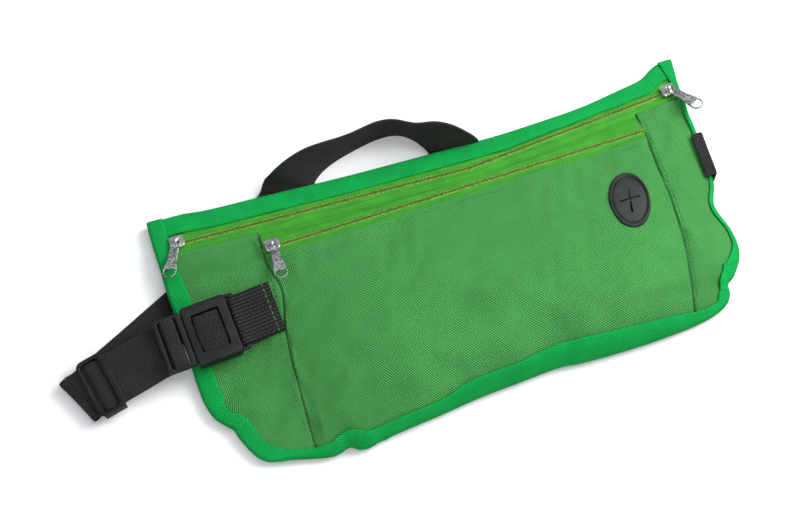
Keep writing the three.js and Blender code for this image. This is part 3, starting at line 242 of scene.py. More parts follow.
def on_front(x, y, lift=0.0):
    """Points at a lift above the front cloth's middle, along its normal."""
    x, y = np.broadcast_arrays(np.asarray(x, float), np.asarray(y, float))
    return np.stack([x, y, front_z(x, y)], -1) + front_normal(x, y) * np.asarray(lift)[..., None]


def ripple(x, y, wave, seed):
    """A smooth seeded unevenness between about -1 and 1, with bumps about one wave apart."""
    rng = np.random.default_rng(seed)
    out = 0
    for _ in range(7):
        angle, phase, stretch = rng.uniform(0, 2 * math.pi), rng.uniform(0, 2 * math.pi), rng.uniform(0.6, 1.6)
        k = 2 * math.pi / (wave * stretch)
        out = out + np.sin(k * (x * math.cos(angle) + y * math.sin(angle)) + phase)
    return out / 3.5


# Meshes


def place_mesh(name, points, faces, uvs=None, smooth=True, sharp=None):
    """A mesh object at the origin from points in the bag's millimetres; uvs are millimetres too."""
    mesh = bpy.data.meshes.new(name)
    co = (np.asarray(points, float).reshape(-1, 3) + SHIFT) / 1000
    mesh.from_pydata(co.tolist(), [], [list(map(int, f)) for f in faces])
    if uvs is not None:
        flat = np.asarray(uvs, float).reshape(-1, 2)
        layer = mesh.uv_layers.new(name="cloth")
        index = np.zeros(len(mesh.loops), int)
        mesh.loops.foreach_get("vertex_index", index)
        layer.data.foreach_set("uv", flat[index].ravel())
    if smooth:
        mesh.polygons.foreach_set("use_smooth", [True] * len(mesh.polygons))
    mesh.validate()
    obj = bpy.data.objects.new(name, mesh)
    bpy.context.scene.collection.objects.link(obj)
    return obj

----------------

## Set exercise
Return each line of the data exactly as written above.

## Response
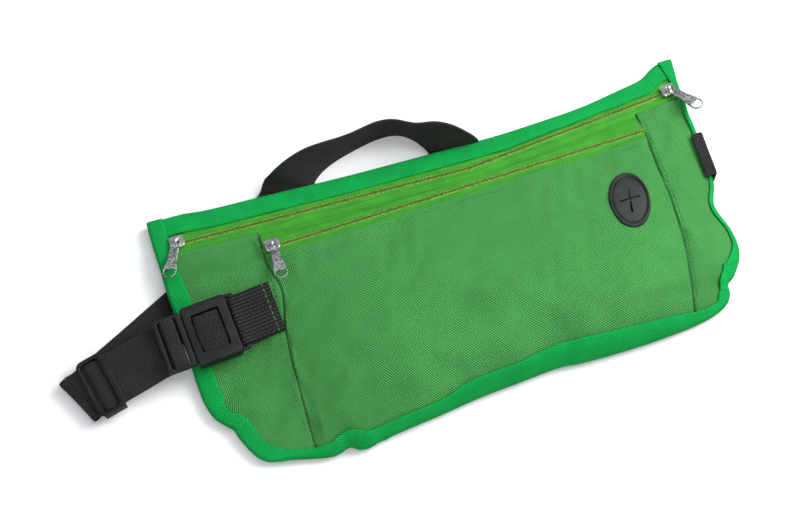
Keep writing the three.js and Blender code for this image. This is part 3, starting at line 242 of scene.py. More parts follow.
def on_front(x, y, lift=0.0):
    """Points at a lift above the front cloth's middle, along its normal."""
    x, y = np.broadcast_arrays(np.asarray(x, float), np.asarray(y, float))
    return np.stack([x, y, front_z(x, y)], -1) + front_normal(x, y) * np.asarray(lift)[..., None]


def ripple(x, y, wave, seed):
    """A smooth seeded unevenness between about -1 and 1, with bumps about one wave apart."""
    rng = np.random.default_rng(seed)
    out = 0
    for _ in range(7):
        angle, phase, stretch = rng.uniform(0, 2 * math.pi), rng.uniform(0, 2 * math.pi), rng.uniform(0.6, 1.6)
        k = 2 * math.pi / (wave * stretch)
        out = out + np.sin(k * (x * math.cos(angle) + y * math.sin(angle)) + phase)
    return out / 3.5


# Meshes


def place_mesh(name, points, faces, uvs=None, smooth=True, sharp=None):
    """A mesh object at the origin from points in the bag's millimetres; uvs are millimetres too."""
    mesh = bpy.data.meshes.new(name)
    co = (np.asarray(points, float).reshape(-1, 3) + SHIFT) / 1000
    mesh.from_pydata(co.tolist(), [], [list(map(int, f)) for f in faces])
    if uvs is not None:
        flat = np.asarray(uvs, float).reshape(-1, 2)
        layer = mesh.uv_layers.new(name="cloth")
        index = np.zeros(len(mesh.loops), int)
        mesh.loops.foreach_get("vertex_index", index)
        layer.data.foreach_set("uv", flat[index].ravel())
    if smooth:
        mesh.polygons.foreach_set("use_smooth", [True] * len(mesh.polygons))
    mesh.validate()
    obj = bpy.data.objects.new(name, mesh)
    bpy.context.scene.collection.objects.link(obj)
    return obj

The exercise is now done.